How boss is that!? Laughing literally makes you harder! Just by finding something to laugh at, you are actually making your body more difficult to come down with sickness. Now if laughter and enjoyment wasn’t already good enough for all you misery guts out there. You now have an even bigger excuse to put Dumb & Dumber and Monty Python on!
I dare you, in fact, I double dare you (no padlock, no take backzeez) that there is nobody on this planet, not one single person, that doesn’t love a right knees up and a good old chuckle every now and again. Whether it’s my mum and dad laughing at something on Coronation Street, a teenager laughing at their latest celebration dance on Fortnite. Or me… Sat in the Hope Street Theatre, laughing my head off at Liverpool’s best and brightest putting on work that aims to please.
So I ask, no, I implore each and every one of the 10 people who will probably read this, to do me a small favour once you are through with this blog:
Bring a little bit of fun into your life. Revisit your inner child and laugh as loudly and annoyingly as you can at least once a day.
Go and watch some local stand-up comedy, get a game of 5-a-side football together with your mates, people watch at a coffee shop or go to your local park and boot the kids off the see-saw so you can have a go. Find some local theatre to enjoy, walk the dog in the park or sing to your heart’s content in the shower or at a karaoke bar. It all counts and it all helps. We did not evolve through billions of years of this planet’s history to sit behind a desk, looking at Microsoft Excel for 40 hours a week, counting down the days until the next bank holiday weekend, did we?

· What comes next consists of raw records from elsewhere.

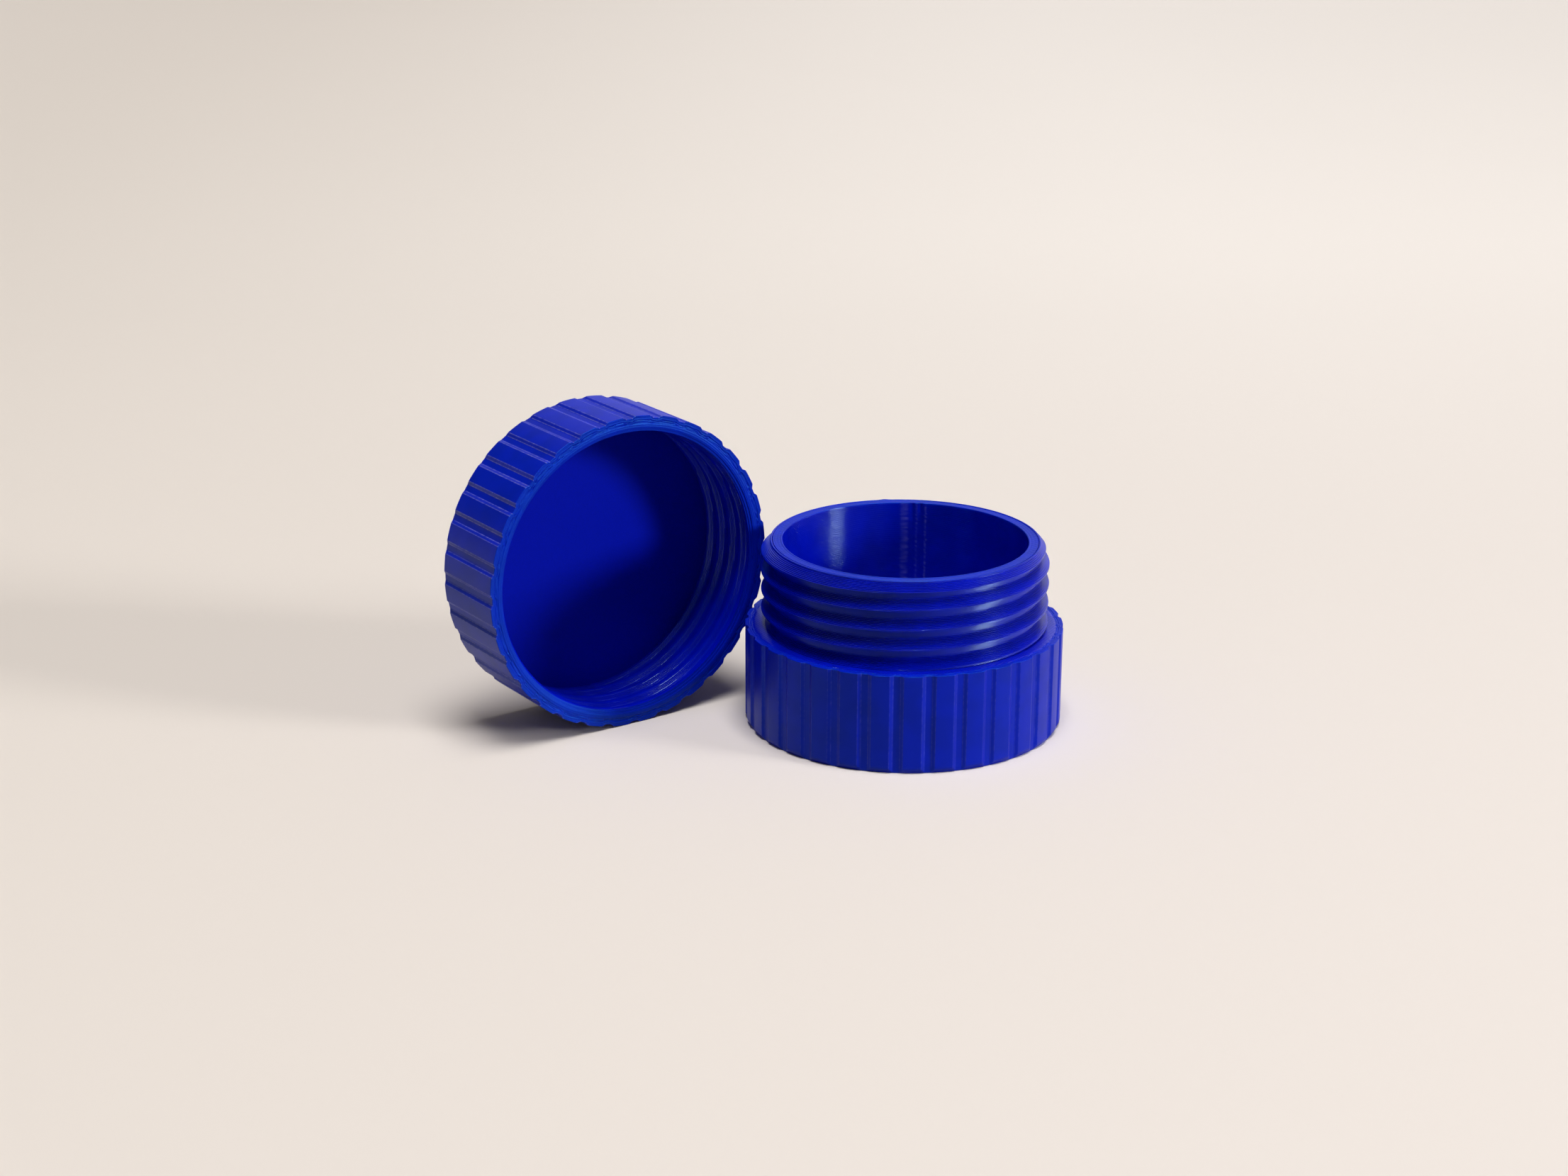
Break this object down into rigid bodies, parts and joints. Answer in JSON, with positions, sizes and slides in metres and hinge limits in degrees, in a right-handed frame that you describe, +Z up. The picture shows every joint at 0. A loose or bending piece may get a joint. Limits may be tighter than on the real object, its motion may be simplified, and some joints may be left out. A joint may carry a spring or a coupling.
{
  "type": "coin tube",
  "caption": "Short round screw-top tube for a stack of coins: a ribbed base with a threaded neck, and its ribbed screw cap, taken off and standing on its side.",
  "frame": {"origin": "centre of the tube's foot, on the surface that the tube and its cap stand on", "axes": "+Z up along the tube's axis and out of its bore; -Y towards the viewer of the picture; the cap lies towards -X with its mouth looking to +X and -Y"},
  "size_m": [0.1037, 0.0538, 0.0539],
  "materials": {
    "tube": "satin, as printed",
    "cap": "satin, as printed"
  },
  "bodies": {
    "tube": {"tube": "tube"},
    "cap": {"cap": "cap"}
  },
  "joints": [
    {"name": "cap_lift", "type": "slide", "parent": "tube", "child": "cap", "axis": [0, 0, 1], "range_m": [0, 0.035]}
  ]
}
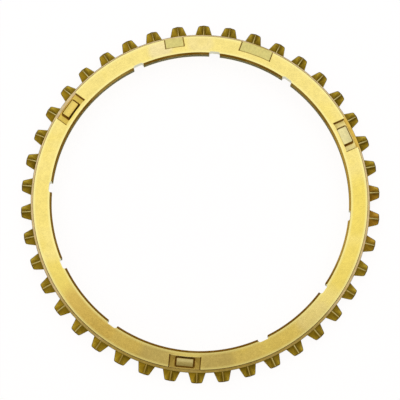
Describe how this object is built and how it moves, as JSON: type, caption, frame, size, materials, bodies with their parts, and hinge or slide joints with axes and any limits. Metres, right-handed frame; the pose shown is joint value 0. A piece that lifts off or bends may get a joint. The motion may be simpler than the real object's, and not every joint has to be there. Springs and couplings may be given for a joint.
{
  "type": "synchronizer ring",
  "caption": "Brass blocker ring with pointed teeth, open key slots, shallow notches and an oil-grooved friction cone.",
  "frame": {"origin": "on the ring's axis in the plane of the back face, which it rests on", "axes": "+Z along the ring's axis, from the gear side to the hub side; +X and +Y lie in the back face"},
  "size_m": [0.13, 0.13, 0.01],
  "materials": {
    "brass": "machined satin"
  },
  "bodies": {
    "root": {"synchronizer_ring": "brass"}
  },
  "joints": []
}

Life is what you make of it and if all you care about is spreadsheets and getting reports done for your overly flirtatious boss, just so you can get drunk and nurse a hangover at the weekend, then you’re not going to have that much of a life to look back on when you’re on your deathbed are you? So get out there and get some jokes told. Find a film you haven’t watched in ages and let yourself get lost in your own imagination… Or if all else fails, get yourself down to the ECHO Arena and laugh yourself silly at the maniacs absolutely stacking it on that massive inflatable obstacle course in the Royal Albert Dock!

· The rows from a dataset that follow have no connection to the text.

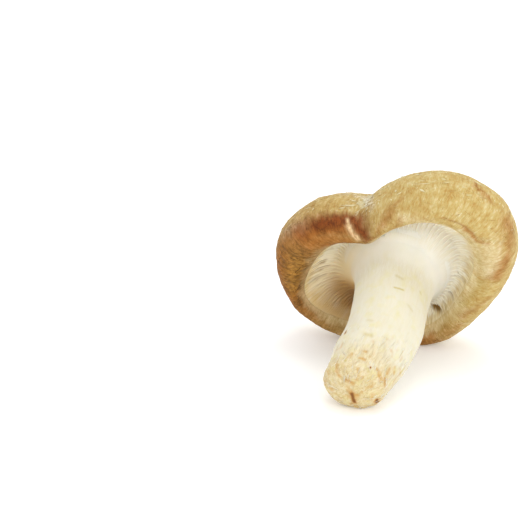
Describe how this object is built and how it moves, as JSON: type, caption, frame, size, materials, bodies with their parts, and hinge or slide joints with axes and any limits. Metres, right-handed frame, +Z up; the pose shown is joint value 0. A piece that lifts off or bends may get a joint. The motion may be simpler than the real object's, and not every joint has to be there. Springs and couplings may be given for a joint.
{
  "type": "shiitake mushroom",
  "caption": "Fresh shiitake mushroom lying on a table: lobed cap with a rolled margin, pale gills and a thick bowed stem with a torn end.",
  "frame": {"origin": "on the table, under the middle of the mushroom's bounding box as it lies", "axes": "+Z up from the table, +X to the right, +Y from the stem's end towards the cap, away from the front"},
  "size_m": [0.073, 0.0786, 0.06],
  "materials": {
    "cap_skin": "satin, finely fibrous, golden tan with red-brown bruises",
    "gills": "matte, ivory",
    "stem": "matte, fibrous, ivory to beige"
  },
  "bodies": {
    "root": {"mushroom": "cap_skin"}
  },
  "joints": []
}
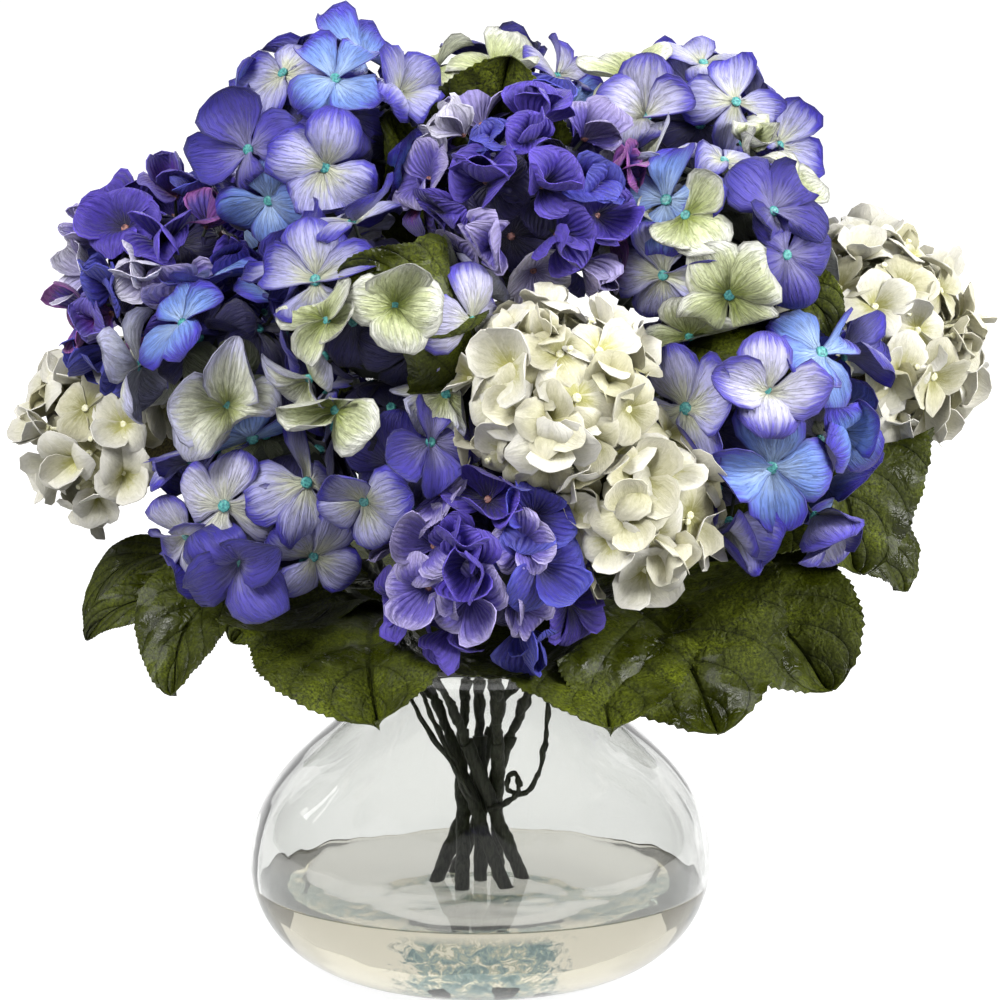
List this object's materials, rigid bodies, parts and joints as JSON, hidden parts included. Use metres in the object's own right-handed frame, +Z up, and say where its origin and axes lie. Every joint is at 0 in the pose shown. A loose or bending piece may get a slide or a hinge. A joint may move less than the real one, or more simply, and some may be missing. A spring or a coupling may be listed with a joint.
{
  "type": "hydrangeas in a vase",
  "caption": "Domed bouquet of fabric hydrangea heads and serrated leaves on forked stems, standing in clear set resin in a squat round glass vase with a narrow neck.",
  "frame": {"origin": "centre of the vase's flat underside", "axes": "+Z up along the vase's axis; -Y towards the bouquet's front, which the picture shows; +X to the viewer's right"},
  "size_m": [0.4522, 0.3943, 0.4529],
  "materials": {
    "clear_glass": "clear and glossy",
    "clear_resin": "clear and glossy, slightly yellow",
    "stem_plastic": "rough, dark green",
    "blue_petal": "matt cloth, violet-blue with cream hearts",
    "purple_petal": "matt cloth, deep purple",
    "white_petal": "matt cloth, cream white",
    "leaf_cloth": "glazed cloth, dark green"
  },
  "bodies": {
    "root": {"vase": "clear_glass", "resin_water": "clear_resin", "stem_1": "stem_plastic", "stem_2": "stem_plastic", "stem_3": "stem_plastic", "stem_4": "stem_plastic", "stem_5": "stem_plastic", "stem_6": "stem_plastic", "stem_7": "stem_plastic", "blue_bloom_top_left": "blue_petal", "blue_bloom_crown": "blue_petal", "purple_bloom_top": "purple_petal", "purple_bloom_front_low": "purple_petal", "white_bloom_front": "white_petal", "blue_bloom_front": "blue_petal", "blue_bloom_heart": "blue_petal", "white_bloom_front_right": "white_petal", "blue_bloom_right": "blue_petal", "blue_bloom_right_high": "blue_petal", "white_bloom_right": "white_petal", "blue_bloom_top_right": "blue_petal", "purple_bloom_back_right": "purple_petal", "white_bloom_back": "white_petal", "blue_bloom_back_high": "blue_petal", "purple_bloom_back_high": "purple_petal", "blue_bloom_back_left": "blue_petal", "blue_bloom_left_high": "blue_petal", "white_bloom_left": "white_petal", "blue_bloom_left_low": "blue_petal", "blue_bloom_left": "blue_petal", "purple_bloom_left": "purple_petal", "leaf_front_left": "leaf_cloth", "leaf_front_right": "leaf_cloth", "leaf_right_front": "leaf_cloth", "leaf_right_low": "leaf_cloth", "leaf_right_high": "leaf_cloth", "leaf_right": "leaf_cloth", "leaf_right_back": "leaf_cloth", "leaf_back_right": "leaf_cloth", "leaf_back_left": "leaf_cloth", "leaf_left_back": "leaf_cloth", "leaf_left": "leaf_cloth", "leaf_left_low": "leaf_cloth", "leaf_left_front": "leaf_cloth", "leaf_top": "leaf_cloth"}
  },
  "joints": []
}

If anyone needs me, I’ll be throwing myself into as many creative projects as possible.
Like a great friend of mine once said:
‘Live life + Love life = Life loved.’
So get out there and live your life for fun will you.
I got this through a share that the Hope Street Theatre put, this is a great post, so many positives. All the reasons you wanted to act resonate with me, and, honestly, this post put a smile on my face, which is very much needed at the moment, so I thank you. I look forward to your next post.
Glad you liked the first of (hopefully) many posts on my little blog! Was hoping it would resonate with someone as I felt it was something a few people had gone through at one point.